Adjusted earnings before interest and tax (a measure of profitability) for continuing operations decreased by 14.1% compared to the previous year, reaching R5.8-billion. 

On a 52-week basis, turnover and concession sales increased by 4.3%. 

Online sales were also strongly up, rising by 13.3% and contributing 9.2% to overall group sales.

However, when considering the total group, including the contribution of David Jones for the previous year and the additional week in the current year, turnover and concession sales declined by 16.4%, which it attributed to the absence of David Jones’ contribution in the current period.

Australasian slump


Woolworths’ Achilles heel was its Australasian operations: Retail trading conditions in Australia and New Zealand deteriorated significantly in the second half of the year, with declining consumer sentiment and household savings at near-record lows. Country Road (CR) sales were down by 6.8%.

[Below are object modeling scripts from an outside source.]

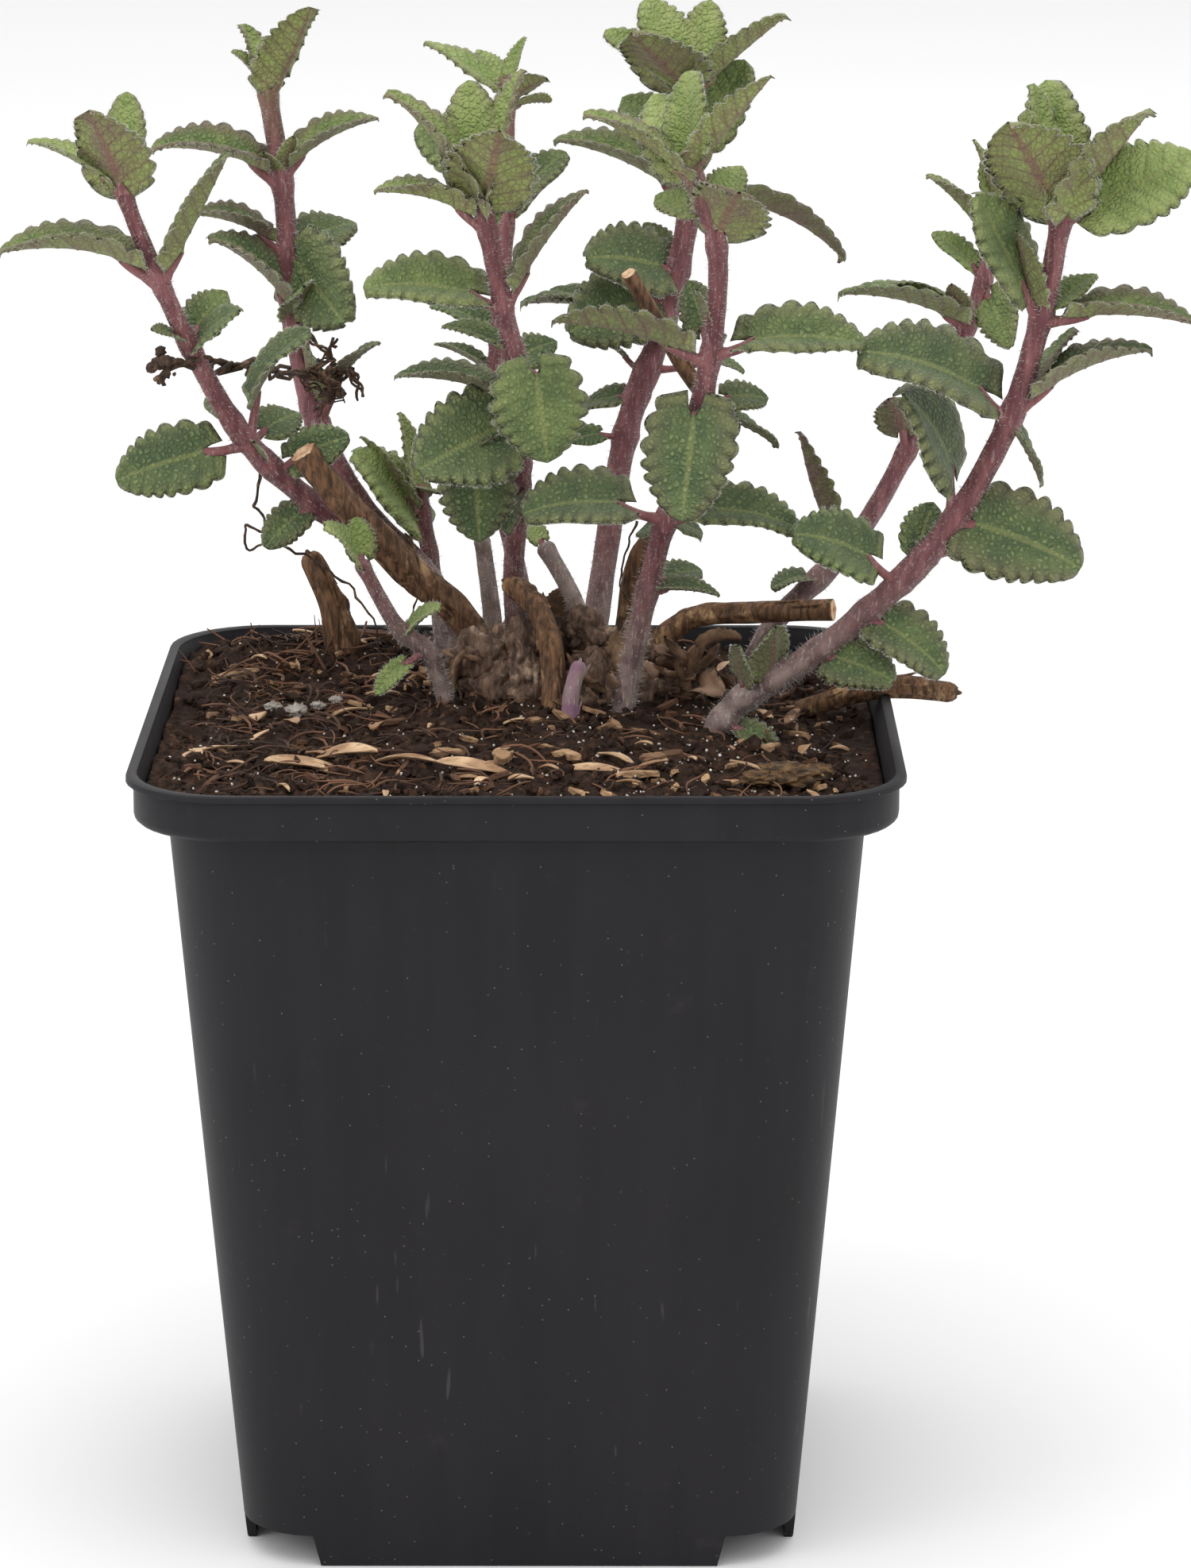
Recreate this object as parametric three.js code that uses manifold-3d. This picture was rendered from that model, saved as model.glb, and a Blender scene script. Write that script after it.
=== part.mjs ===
// Potted catmint: a young herb in a square nine-centimetre nursery pot.
// Millimetres, +Z up. The plant is laid out about the pot's own axis, and at the
// end everything is shifted so that the origin is under the middle of the whole part.
import * as THREE from "three";
import { mergeVertices } from "three/addons/utils/BufferGeometryUtils.js";
import Module from "manifold-3d";

const wasm = await Module();
wasm.setup();

// Driving dimensions of the pot. "Half" is from the axis to the middle of a side.
const POT_HEIGHT = 97.9;
const LIP_HALF = 45;
const LIP_TALL = 0.9;
const LIP_WIDE = 1.3;
const BAND_HALF = 44.2;
const BAND_TALL = 5.8;
const BODY_TOP_HALF = 40.6;
const BODY_FOOT_HALF = 33.05;
const WALL = 1.1;
const CORNER_AT_LIP = 12;
const CORNER_AT_FOOT = 9;
const FOOT_TALL = 4.3;
const FLOOR_THICK = 1.2;
const TAB_HALF_LENGTH = 23.4;
const TAB_SLANT = 1.2;
const DRAIN_RADIUS = 4;
const DRAIN_OUT = 20;

// Fit: the space left between pieces that touch.
const GAP = 0.3;

// Soil and crown.
const SOIL_TOP = 96.2;
const SOIL_RISE = 2.2;
const SOIL_DROP_RIGHT = 1.9;
const SOIL_SHOULDER = 93.7;
const CROWN_CENTRE = [4, 15, 96.5];
const CROWN_RADII = [11.5, 10, 5.5];

// Leaves.
const LEAF_THICK = 0.7;
const LEAF_STATIONS = 6;
const PETIOLE_WIDTH = 0.9;

// Finishes.
const POT_PLASTIC = finish(0x2d2c30, 0.42);
const SOIL = finish(0x3b2a1f, 0.95);
const BARK = finish(0x6b5140, 0.9);
const STEM = finish(0x6d4048, 0.75);
const OLD_STEM = finish(0x7a6a66, 0.9);
const LEAF = finish(0x71865a, 0.8);
const CHIP = finish(0xb08a5c, 0.9);

function finish(colour, roughness) {
  return new THREE.MeshStandardMaterial({ color: colour, roughness: roughness, metalness: 0 });
}

const plant = new THREE.Group();

function add(name, geometry, material) {
  const mesh = new THREE.Mesh(geometry, material);
  mesh.name = name;
  plant.add(mesh);
}

// Booleans: a closed geometry to a solid and back.
function solid(geometry) {
  const bare = geometry.clone();
  bare.deleteAttribute("normal");
  bare.deleteAttribute("uv");
  const merged = mergeVertices(bare, 1e-4);
  const mesh = new wasm.Mesh({
    numProp: 3,
    vertProperties: new Float32Array(merged.attributes.position.array),
    triVerts: new Uint32Array(merged.index.array),
  });
  return new wasm.Manifold(mesh);
}

function geometryOf(body) {
  const mesh = body.getMesh();
  const geometry = new THREE.BufferGeometry();
  geometry.setAttribute("position", new THREE.BufferAttribute(mesh.vertProperties, 3));
  geometry.setIndex(new THREE.BufferAttribute(mesh.triVerts, 1));
  return geometry;
}

// Moves every vertex of a geometry by a rule of its own.
function reshape(geometry, rule) {
  const position = geometry.attributes.position;
  for (let i = 0; i < position.count; i += 1) {
    const point = new THREE.Vector3().fromBufferAttribute(position, i);
    const moved = rule(point, i);
    position.setXYZ(i, moved.x, moved.y, moved.z);
  }
  return geometry;
}

// A profile turned round the axis, then squared: each ring becomes a square with
// round corners. Profile points are [half width, height].
const CORNER_STEPS = 4;

function squared(profile) {
  const columns = 4 * (CORNER_STEPS + 1);
  const points = profile.map(([half, height]) => new THREE.Vector2(half, height));
  const lathe = new THREE.LatheGeometry(points, columns);
  return reshape(lathe, (point, i) => {
    const half = profile[i % profile.length][0];
    const height = profile[i % profile.length][1];
    const column = Math.floor(i / profile.length) % columns;
    const quarter = Math.floor(column / (CORNER_STEPS + 1));
    const step = column % (CORNER_STEPS + 1);
    const corner = Math.min(half, THREE.MathUtils.mapLinear(
      height, 0, POT_HEIGHT, CORNER_AT_FOOT, CORNER_AT_LIP));
    const x = half - corner + corner * Math.cos((Math.PI / 2) * (step / CORNER_STEPS));
    const y = half - corner + corner * Math.sin((Math.PI / 2) * (step / CORNER_STEPS));
    const turned = new THREE.Vector2(x, y).rotateAround(
      new THREE.Vector2(0, 0), (quarter * Math.PI) / 2);
    return new THREE.Vector3(turned.x, turned.y, height);
  });
}

// Half width of the pot's outer wall below the band.
function bodyHalf(height) {
  const top = POT_HEIGHT - BAND_TALL;
  return THREE.MathUtils.mapLinear(height, 0, top, BODY_FOOT_HALF, BODY_TOP_HALF);
}

// Pot: floor, tapering wall, band and lip in one moulding, standing on four tabs.
function potGeometry() {
  const bandFoot = POT_HEIGHT - BAND_TALL;
  const lipFoot = POT_HEIGHT - LIP_TALL;
  const floorTop = FOOT_TALL + FLOOR_THICK;
  const profile = [
    [0, FOOT_TALL],
    [bodyHalf(FOOT_TALL) - WALL, FOOT_TALL],
    [bodyHalf(0) - WALL, 0],
    [bodyHalf(0), 0],
    [bodyHalf(bandFoot), bandFoot],
    [BAND_HALF - 0.8, bandFoot + 0.2],
    [BAND_HALF, bandFoot + 1.2],
    [BAND_HALF, lipFoot],
    [LIP_HALF, lipFoot + 0.1],
    [LIP_HALF, POT_HEIGHT - 0.2],
    [LIP_HALF - 0.3, POT_HEIGHT],
    [LIP_HALF - LIP_WIDE, POT_HEIGHT],
    [BAND_HALF - WALL, bandFoot + 1.3],
    [bodyHalf(bandFoot) - WALL, bandFoot - 1.2],
    [bodyHalf(floorTop) - WALL, floorTop],
    [0, floorTop],
  ];
  let pot = solid(squared(profile));
  const reach = BODY_TOP_HALF;
  for (const sx of [-1, 1]) {
    for (const sy of [-1, 1]) {
      const notch = new THREE.BoxGeometry(1, 1, 1);
      reshape(notch, (point) => {
        const inner = TAB_HALF_LENGTH + (point.z > 0 ? TAB_SLANT : 0);
        const x = point.x * sx < 0 ? inner : reach;
        const y = point.y * sy < 0 ? inner : reach;
        return new THREE.Vector3(sx * x, sy * y, point.z > 0 ? FOOT_TALL - GAP : -GAP);
      });
      pot = pot.subtract(solid(notch));
    }
  }
  for (let i = 0; i < 8; i += 1) {
    const hole = new THREE.CylinderGeometry(DRAIN_RADIUS, DRAIN_RADIUS, 4 * FLOOR_THICK, 10);
    hole.rotateX(Math.PI / 2);
    const out = i % 2 === 0 ? DRAIN_OUT : DRAIN_OUT * 1.2;
    const turn = (i * Math.PI) / 4;
    hole.translate(out * Math.cos(turn), out * Math.sin(turn), FOOT_TALL);
    pot = pot.subtract(solid(hole));
  }
  return geometryOf(pot);
}

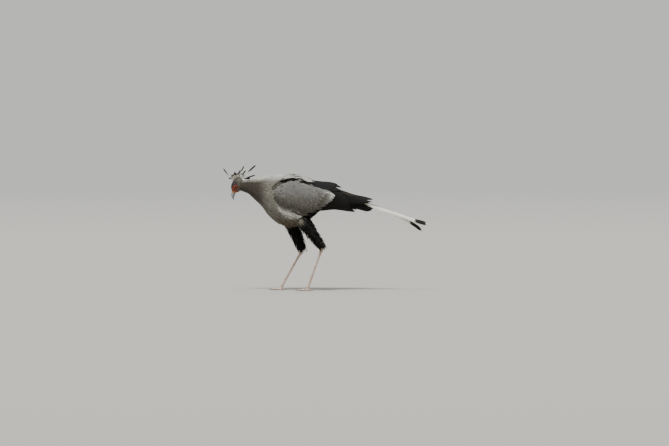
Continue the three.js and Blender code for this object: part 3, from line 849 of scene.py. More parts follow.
contourLook = {
    "long": 0.030, "half": 0.22, "gap": 0.008, "low": -0.006, "high": -0.001, "lift": 0.0008,
    "loose": 0.0006, "fall": 0.0, "stray": 9.0, "fray": 0.18, "ragged": 0.12, "thick": 0.0005,
    "camber": 0.2, "rows": 7, "columns": 5, "outline": "soft",
}
neckLook = {
    **contourLook,
    "long": (0.013, 0.026, -0.58, -0.43), "gap": (0.0055, 0.0085, -0.58, -0.43),
    "low": (-0.003, -0.006, -0.58, -0.46), "high": (0.0, -0.0005, -0.58, -0.46), "half": 0.26,
}
breastLook = {
    **contourLook,
    "high": lambda at, angle: mix(0.001, 0.004, smooth(np.abs(angle), 100, 165)),
    "lift": 0.0015, "loose": 0.0012,
    "fall": lambda at, angle: -26 * np.sign(angle) * hump(np.abs(angle), parting(at, partingOnBody) - 4, 22),
}
mantleLook = {
    **contourLook,
    "long": 0.038, "high": 0.003,
    "fall": lambda at, angle: -30 * np.sign(angle) * smooth(np.abs(angle), 12, 40) * smooth(-at, 0.22, 0.30),
}
rumpLook = {**contourLook, "long": 0.050, "high": -0.002}
bellyLook = {
    **contourLook,
    "long": 0.042, "half": 0.2, "lift": 0.004, "loose": 0.004, "stray": 12.0, "fray": 0.35, "ragged": 0.2,
    "fall": lambda at, angle: 8 * np.sign(angle) * (1 - smooth(np.abs(angle), 120, 170)),
}
ventLook = {
    **contourLook,
    "long": 0.056, "half": 0.17, "lift": 0.006, "loose": 0.005, "stray": 14.0, "fray": 0.4, "ragged": 0.2,
    "rows": 9,
}

# The parting between the back's pale feathers and the wing, dark with black feathers and painted shade:
# along, and angle on each form
partingAlong = [-0.380, -0.360, -0.302, -0.240, -0.178, -0.126, -0.070]
partingOnBody = [76, 66, 46, 36, 30, 29, 29]
partingOnFold = [76, 68, 48, 39, 35, 38, 43]


def parting(at, angles):
    return np.interp(at, partingAlong, angles)


def bodyRoots(rows, around, low=-180, high=180):
    return spreadRoots(body, brickRows(*rows), around, *sorted((low, high)))


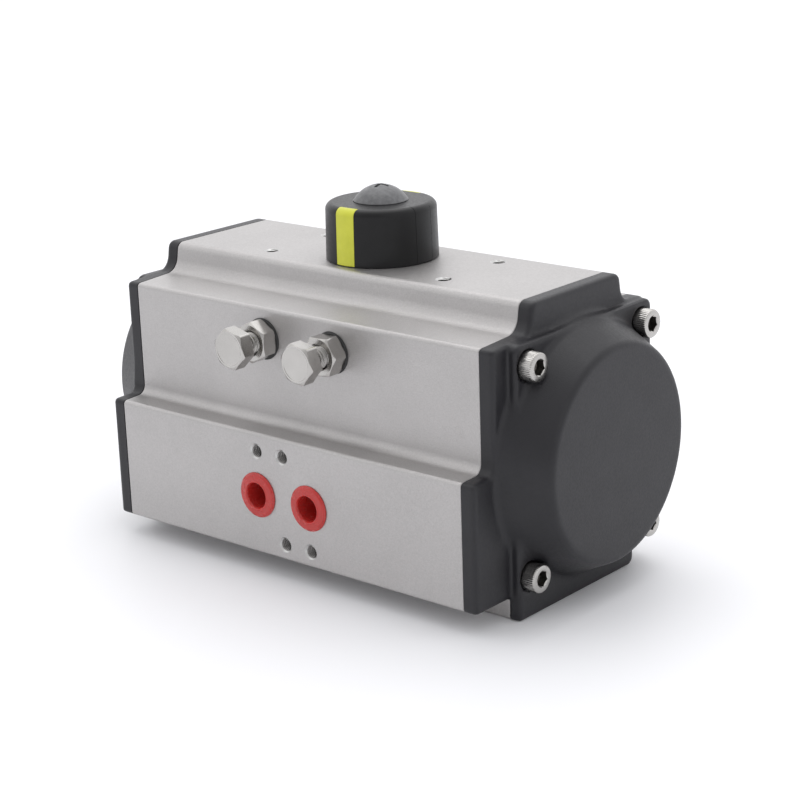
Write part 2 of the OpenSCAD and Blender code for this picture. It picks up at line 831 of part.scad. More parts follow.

Online CR sales also contributed significantly, accounting for 27.6% of total sales, but higher promotional activity, a weaker Australian dollar, and investment in new distribution channels eroded profitability.

Bagattini said performance of the Country Road Group was, without question, the most disappointing outcome for them this year, because trading conditions proved significantly tougher than expected. Higher living costs and interest rates had a pronounced impact on consumer confidence and spending, resulting in a double digit decline in footfall, which put a lot of pressure on sales.

The overall outlook for the Australian and New Zealand business remains challenging, it said, given the ongoing economic headwinds.

In Australia, the macro recovery is also likely to take longer than expected. 

Woolworths said it was optimistic about the prospects for South Africa, after the  formation of the Government of National Unity and the suspension of rolling blackouts. But while inflation was easing, the trading environment was expected to remain constrained.

The group declared a final dividend of 117.5c/share, which is 23.9% lower than the prior period’s final dividend of 154.5 cents.